Decreased color vision and contrast sensitivity is one of the early feature of ethambutol induced optic neuropathy. Though, the typical type of color vision abnormality followed by ethambutol is not clearly known, acquired color vision defects have been categorized as blue yellow and red green defect. Acquired red-green defects are similar to inherited color defects whereas blue-yellow defects are perceived as acquired.20 In our study, Blue yellow defect was the most common defect in color vision following ethambutol. Color vision restored to normal in significant proportions of patients after the cessation of ethambutol therapy (p<0.05).

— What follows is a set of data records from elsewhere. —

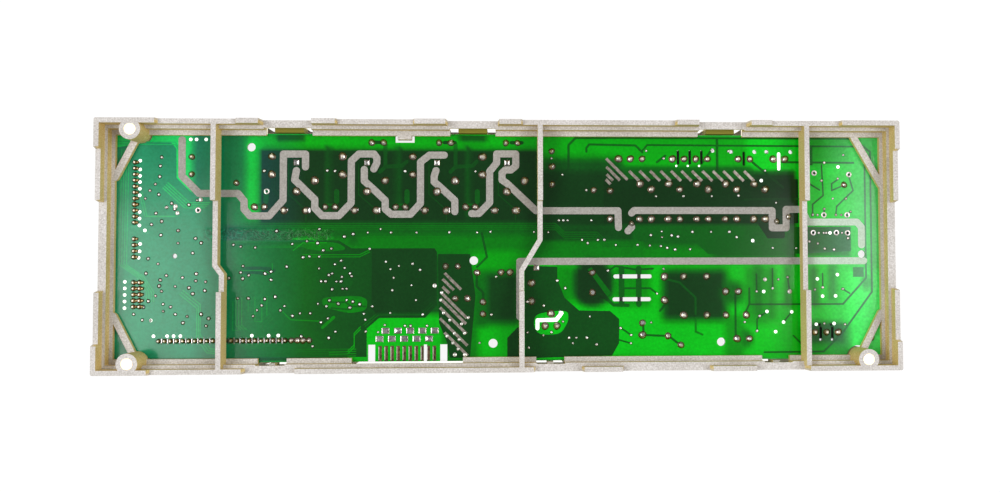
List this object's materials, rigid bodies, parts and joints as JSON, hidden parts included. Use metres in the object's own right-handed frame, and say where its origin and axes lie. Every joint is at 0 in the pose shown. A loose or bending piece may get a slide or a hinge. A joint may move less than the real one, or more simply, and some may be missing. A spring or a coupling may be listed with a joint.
{
  "type": "range control board",
  "caption": "Populated control board snapped into a stepped light grey frame, seen from its solder side: relays, supply parts and headers hang on the front, bosses take screws.",
  "frame": {"origin": "centre of the front rim that the object rests on", "axes": "+X along the length, +Y across towards the edge with the locating tab, +Z from the front rim to the solder side"},
  "size_m": [0.335, 0.1054, 0.04],
  "materials": {
    "frame_plastic": "moulded filled plastic, light warm grey, fine speckle",
    "board_laminate": "green solder mask over glass laminate",
    "printed_ink": "printed light grey ink",
    "tinned_copper": "solder-tinned copper",
    "relay_case_black": "moulded black case",
    "relay_case_grey": "moulded dark grey case",
    "header_nylon": "natural nylon",
    "black_moulding": "black moulding compound",
    "capacitor_sleeve": "shrink sleeve over an aluminium can",
    "film_box": "potted plastic box",
    "dipped_blue": "dipped lacquer",
    "ferrite": "sintered ferrite",
    "winding_tape": "polyester tape over wire",
    "crystal_can": "pressed metal can"
  },
  "bodies": {
    "root": {"bulk_capacitor": "capacitor_sleeve", "buzzer": "black_moulding", "circuit_board": "board_laminate", "crystal": "crystal_can", "display_header": "black_moulding", "edge_fingers": "tinned_copper", "film_capacitor": "film_box", "flyback_diodes": "black_moulding", "fuse": "black_moulding", "housing_frame": "frame_plastic", "isolation_line": "printed_ink", "jumper_links": "black_moulding", "key_header": "black_moulding", "keypad_header": "black_moulding", "load_header_four_way": "header_nylon", "load_header_left": "header_nylon", "load_header_right": "header_nylon", "load_header_three_way": "header_nylon", "microcontroller": "black_moulding", "optocoupler_1": "black_moulding", "optocoupler_2": "black_moulding", "output_capacitor_1": "capacitor_sleeve", "output_capacitor_2": "capacitor_sleeve", "output_capacitor_3": "capacitor_sleeve", "power_relay_1": "relay_case_black", "power_relay_2": "relay_case_black", "power_relay_3": "relay_case_black", "power_relay_4": "relay_case_black", "program_header": "black_moulding", "rectifier_diode": "black_moulding", "relay_driver_1": "black_moulding", "relay_driver_2": "black_moulding", "safety_capacitor": "dipped_blue", "slim_relay_1": "relay_case_grey", "slim_relay_2": "relay_case_grey", "slim_relay_3": "relay_case_grey", "slim_relay_4": "relay_case_grey", "slim_relay_5": "relay_case_grey", "snubber_capacitor_1": "film_box", "snubber_capacitor_2": "film_box", "snubber_capacitor_3": "film_box", "solder_bars": "tinned_copper", "supply_header": "header_nylon", "switching_transistor": "black_moulding", "test_pads": "tinned_copper", "transformer_core": "ferrite", "transformer_former": "black_moulding", "transformer_winding": "winding_tape", "varistor": "dipped_blue"}
  },
  "joints": []
}
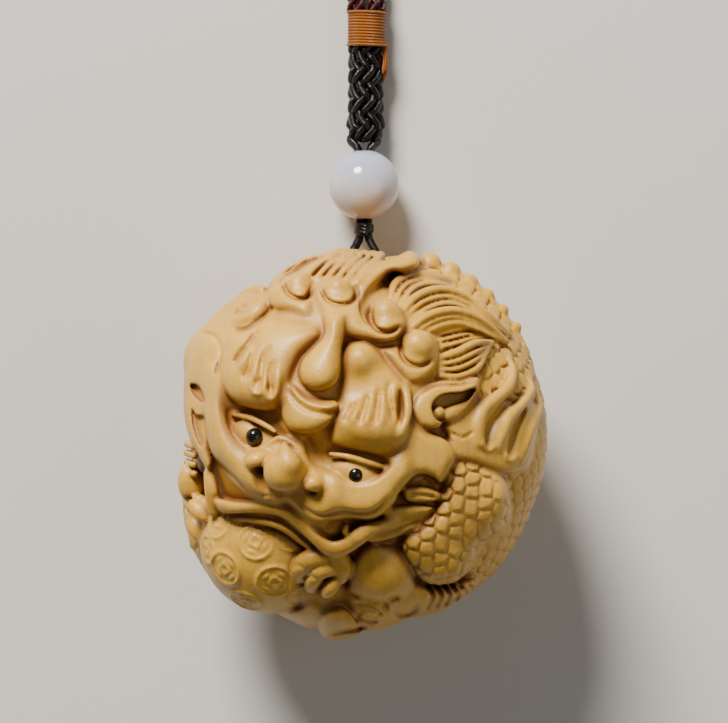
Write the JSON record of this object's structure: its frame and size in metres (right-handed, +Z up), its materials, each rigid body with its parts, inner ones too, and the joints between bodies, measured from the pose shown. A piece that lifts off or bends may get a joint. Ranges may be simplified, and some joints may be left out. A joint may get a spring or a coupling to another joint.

Similarly, Cruz et al documented restoration of color vision to normal in 83.3% patients after discontinuation of ethambutol therapy.20 Sjoerdsma et al postulated that ethambutol shift the threshold for chromatic discrimination but does not alter the absolute sensitivity of the cone system in goldfish.22 However, Van Dijk et al23 and Kohler et al24 hypothesized that ethambutol affects the inner plexiform layer of retina and most common retinal cells affected due to ethambutol toxicity are bipolar cells, amacrine cells, and horizontal cells. Our study findings were supported by findings of Polak et al, in which the authors documented blue-yellow color-vision changes as one of the earliest feature of ethambutol induced toxicity.25 However, Kaimbo et al documented red-green and blue-yellow combined (13.1%) followed by blue-yellow defect (7.5 %) as the most common color defect in patients receiving ethambutol.26
Assessment of visual field is one of the important screening tool for evaluation of lesions involving visual pathways. In our study, visual field defects were assessed using Automated Humphrey’s Field Analyzer. None of the patients had visual field defects at the time of presentation in any eye. However, ethambutol was associated with significant visual fields defects (25%), most common being central scotoma (11.3%). These defects reversed after cessation of therapy in 5 eyes i.e. 2 eyes with central scotoma and 3 eyes with peripheral defects. Peripheral constrictions were also observed in few patients but the changes were irreversible. Similar to present study, previous studies have reported bilateral and relatively symmetriccentral or caecocentral visual field defects following ethambutol therapy.3, 27 Mahrukh et al5 also documented significant visual field defects following ethambutol therapy but in contrast to present study, they documented peripheral defects in different quadrants as most common defects. Similar to our study, they also observed significant improvement in visual fields two months after the cessation of ethambutol.5 Kho et al demonstrated worst visual field in temporal hemi fields with some degree of degree of margination with superimposed central/centrocaecalscotomas in majority of eyes. Also they documented visual field improvement in 79% eyes within 15.7 months of discontinuing ethambutol.27 Menon et al documented visual field defects in 7.6% eyes during ethambutol therapy which reversed in 80% cases after stopping ethambutol.18 Garg et al however observed significant improvement of visual field defect after discontinuation of ethambutol.28
The present study had certain limitations. Though the duration of ATT was considered, mean duration of occurrence of visual impairment could not be observed as patients were followed up only twice i.e. after 3 months of initiation of ATT and after 3 months of stopping ATT. Secondly, risk factors associated with visual field defects and their reversibility could not be assessed.
Conclusion
Ethambutol, even in recommended dose according to DOTS, has been associated with ocular toxicity which manifest in the form of painless progressive loss of vision, color vision defects and visual field defects. Though these changes are usually reversible, few patients have irreversible damage. Thus, patients receiving first line anti-tubercular drug, especially ethambutol, must be explained regarding these effects and followed up periodically so that ethambutol induced optic toxicity could be identified early and appropriate intervention can be applied to prevent irreversible damage.